A few key points which highlight why capping a superintendents salary is unnecessary:


·         A Redundant Cap: The cap on superintendent salaries is unnecessary due to the existence of the 2 percent property tax levy cap on the operating budget and the administrative spending growth cap. If boards are able to create budgets within these existing caps while providing a thorough and efficient education, what they pay the superintendent should be a local decision.


·         Executive County Superintendent Oversight: Through regulation and statute the Executive County Superintendent reviews all superintendent employment contracts, providing sufficient controls and safe guards on superintendent compensation.


·         Stability of Leadership:  The cap has had a negative impact on the quality, stability and continuity of educational leadership: The superintendent salary cap has caused high turnover rates as superintendents leave to pursue opportunities in neighboring Pennsylvania , Connecticut, and New York; states that do not cap superintendent salaries. It has also increased the use of interim superintendents, and caused a decline in the experience level of candidates for superintendent positions.  Administrative personnel do not seek advancement to the superintendent seat as in the past.

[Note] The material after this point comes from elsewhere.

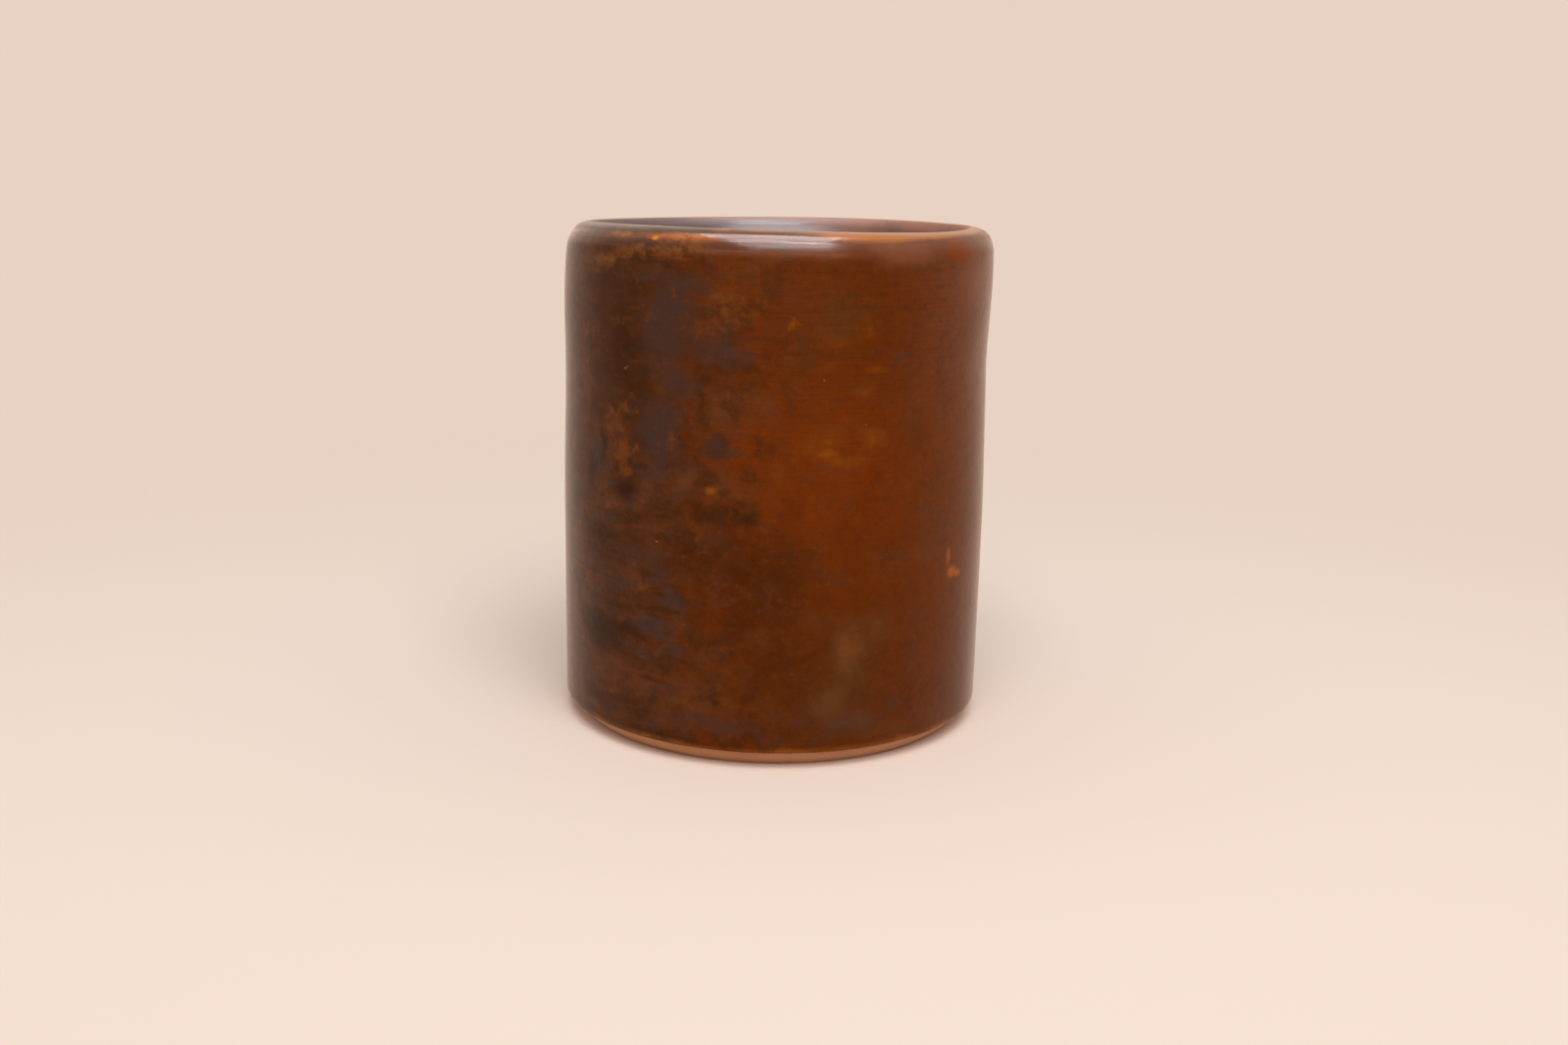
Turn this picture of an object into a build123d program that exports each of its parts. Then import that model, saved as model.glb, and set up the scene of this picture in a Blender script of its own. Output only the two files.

·         Costly:  Interims superintendents cost the State more money: The use of interim superintendents, as a result of the cap, has been a net negative for State finances as they not only earn a salary from the district but also draw on the already overburdened State pension system.


·         Flexibility of Local Control: The vast majority of school boards in New Jersey are democratically-elected. They are entrusted by the taxpayers to spend tax dollars judiciously. If they fail to do so, the voters are empowered to replace them through the electoral process.  This decision is best left at the local level.


Key qualities of a good superintendent: Educational mentor, communicator, community leader, CEO of a multi million dollar enterprise, manager of personnel, interpreter of State regulations, parental coach, advocate and as previously stated, educational leader.